The bus ride was pretty uneventful from that point on. I had some orange juice and then bought some bananas and a packet of lemon cookies and grabbed a Sprite at our first stop (10:30 AM). I read a lot and fired off a few emails from my phone, but I couldn't sleep much on the journey. I was starting to get anxious as we approached the border, since I wasn't sure what time they closed the crossing point. Bernard and I arrived at 5:15 PM on the Zambian side and hurried through the border (10 hours later than we should have arrived). There's a one hour time difference, so it was 6:30 when we reached the Tanzania counter. The official told us that they closed at 7 PM, so we heaved a sigh of relief.

From there, we grabbed a bus to Mbeya. It was a little rainy, but we covered the 120 km in 2 hours, which is about average. The bus left us near the market, but we wanted to be at the bus stand, so we walked to a taxi stand (it was the first time I realized how heavy my bag was with all the equipment in there) and grabbed a tuk-tuk to the bus stand. We confirmed that we were all set for the 5:45 AM bus the next morning and went to find the closest guest house. They wound up having a room with a king-sized bed, so we decided to share the bed, but before we could crash, we needed to grab some dinner. I was supposed to meet someone in Mbeya, but that was out the window by that hour.

It was already 10 PM at this point, but I usually arrive in Mbeya later than that, so I knew where to look for food. We found a nearby bar and grabbed some sodas and some chicken. As we walked in a drunk came up to me and hugged me and then while Bernard and I were sitting at our table talking, the drunk came and started talking to us (though I think there was more saliva coming out of his mouth than words) and Bernard was very helpful in sending him off. As we ate our dinner, Bernard and I carried on talking and the gentleman at the next table (also drunk, but much less of a spitter) was impressed by my Kiswahili and wanted to know my whole story. I wound up giving him my phone number so that we could talk some time and then Bernard and I headed back to wash up and get some sleep. It was just after midnight when we climbed into bed.

We were up at 5 AM and arrived at the bus stop by 5:30. Our bus left at 6:20, but we knew it was Christmas Eve, so we were just hoping to get home quickly (Bernard has a wife and daughter who hadn't seen him for two weeks). At about 9 AM, we had to stop for about 40 minutes because the bus had run out of gas. After that, the ride was pretty smooth, though a bit behind schedule. I grabbed some crackers and orange juice at the first rest stop. Then, at the second rest stop, I ran to the toilet and in the time that it took for most of what I'd eaten over the past two days to escape my system, the bus left without me. Fortunately, there was a bus stop just one kilometer down the road, so I had one of the staff call the bus and had it wait there while I grabbed a lift on a motorcycle. My phone wasn't working, so Bernard had been unable to reach me, but he did grab my luggage to make sure no one looted my things. When I got back on the bus, everyone cheered for me. I sunk into my seat to avoid further attention.

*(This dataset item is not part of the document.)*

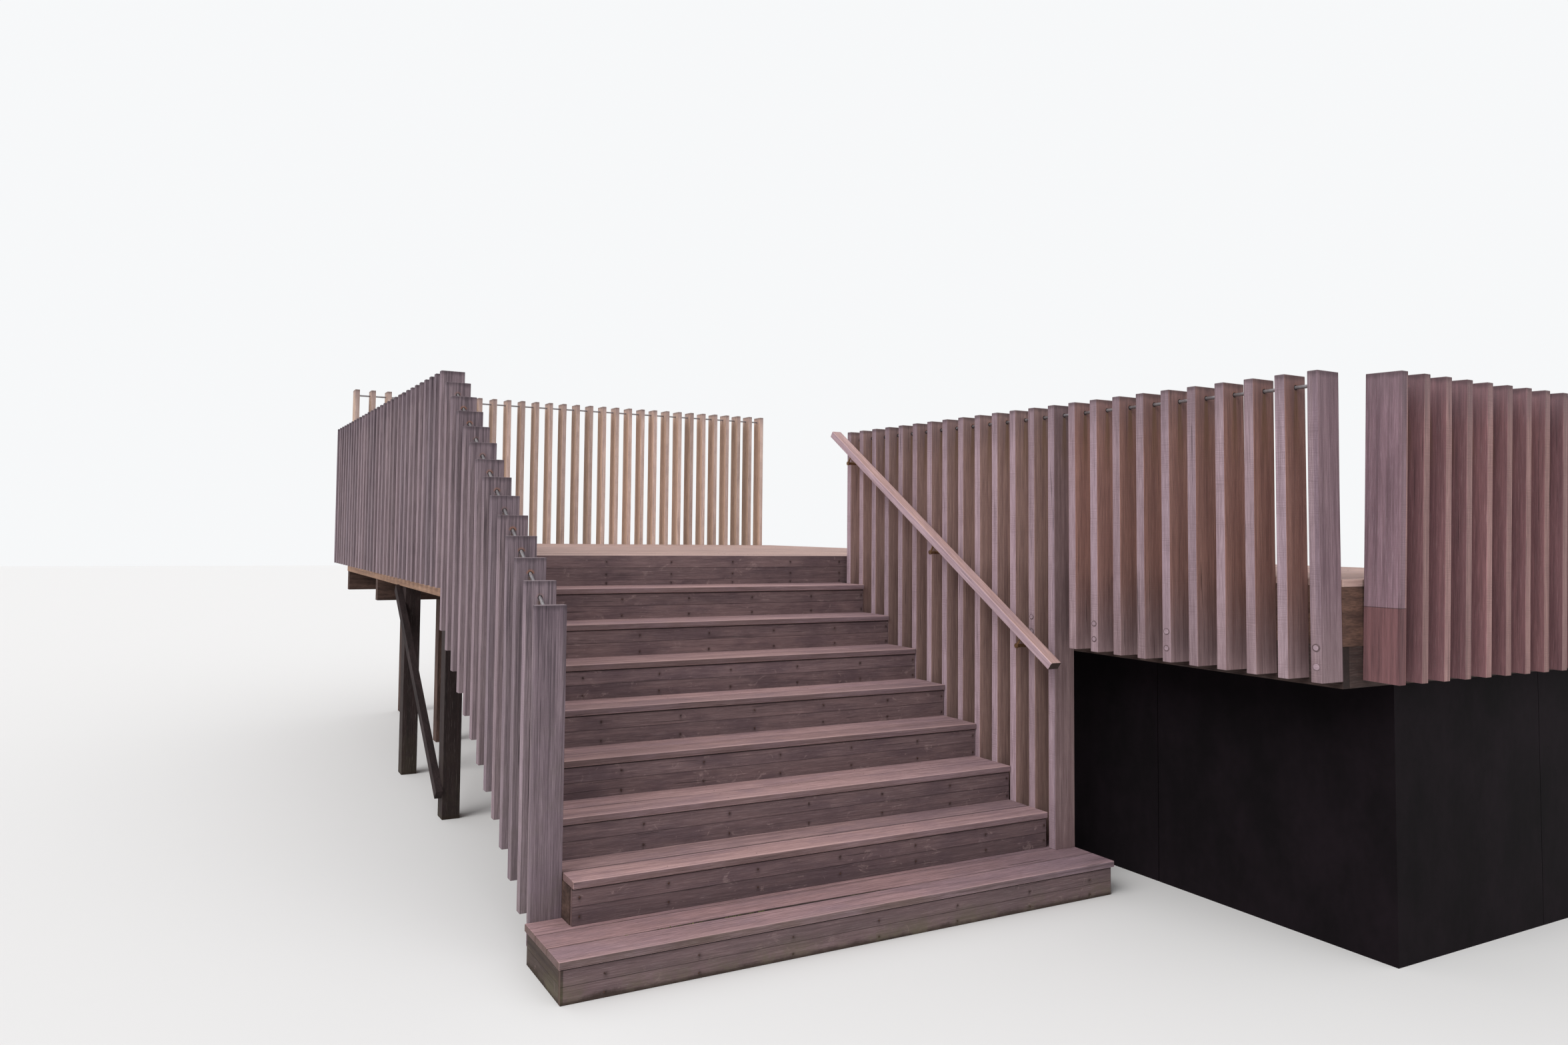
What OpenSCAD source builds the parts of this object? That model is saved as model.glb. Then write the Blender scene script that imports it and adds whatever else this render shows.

An hour later, we came to a dead stop. There was a long row of cars as far as the eye could see (and the road was winding at this point, so that was quite a distance). Every 20 minutes we were moving about two car lengths. I asked Bernard and he said it was probably an accident ahead. It was super-humid in that area, so we kept hopping off the bus and walking around to cool off. A German guy on the bus told me not to wander too far. Yep, I was basically a celebrity at that point.

The big problem is that there are a lot of free-riders on the road in Tanzania (I've noticed it much more than I saw it anywhere else I've traveled), people who will drive in the lane for oncoming traffic while cars aren't moving and then cut people off to get back into the correct lane. In this case, they turned a small patch of dirt into a shoulder and were driving on that as well. Unfortunately, the path cleared for oncoming traffic to pass first, so we spent quite a while clearing a path for them to pass through so that we could move (there was only one lane to pass the accident, so we couldn't move both lanes at the same time). I was particularly impressed by the fact that I saw fewer than ten police officers helping to direct the traffic, but there were dozens of passengers and truckers who had hopped out of their vehicles and were helping the cars move along safely. Fortunately, from there, the ride was pretty smooth.

We rolled into Arusha at 5 in the morning and I grabbed a taxi back to the house. I got in at 5:30, which means that after 60.5 hours (50 hours on buses) I was finally home for Christmas morning.